We have now the children's health insurance coverage. We've taken care of the kids that age out of foster care. We passed a bill that protects you if you get sick or if you change jobs from loosing your health insurance. But we need, for people to make maximum use of this law, every child in this country, like the children standing here, and like the Bredbenner kids, who is eligible for CHIP, ought to be in it. The parents who need it, ought to be able to buy into the program. We can afford this now. It's quite manageable. And we absolutely know there are only two ways that you can provide health insurance for working people on modest incomes. There either has to be some sort of subsidy from the government, or the employers have to provide it, or you have to have a combination of both.

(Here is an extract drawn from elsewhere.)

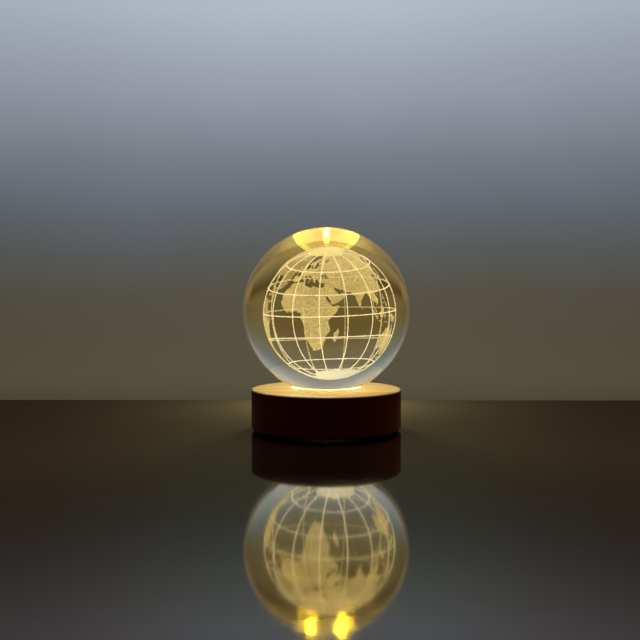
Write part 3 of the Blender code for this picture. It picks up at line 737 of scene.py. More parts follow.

Next, we need to deal with the 55 to 65 year old age group, And finally we need to deal with the fact that there are so many of our seniors who don't have prescription drug coverage. And we need to deal with the long-term care challenge facing our country. And we need to pass this patients' bill of rights that we've been working on since 1994. This is all very, very important. (Applause.)
The good news is, we know this approach will work. We know that the number of uninsured is going down -- and, I might say, we don't have the figures yet, but we know there are several hundred thousand children, who because of the CHIP program, have been enrolled in Medicaid.
So we just have to keep working on this. So I implore you to make sure every state in this country is making the most of the laws that are here, and to do everything you can to get Congress, in this time of unprecedented prosperity, that enables us to do things -- we could not do this six years ago, because we did not have the money. We now have a surplus, we can do this. We still have a reasonably sized tax cut, to help people with education and child care, and saving for retirement, and pay this country out of debt in 2012. We have the money to keep America's economy going, to get the country out of debt, and to provide more health insurance to families like those that are represented by these children here today. We ought to do it, and do it now.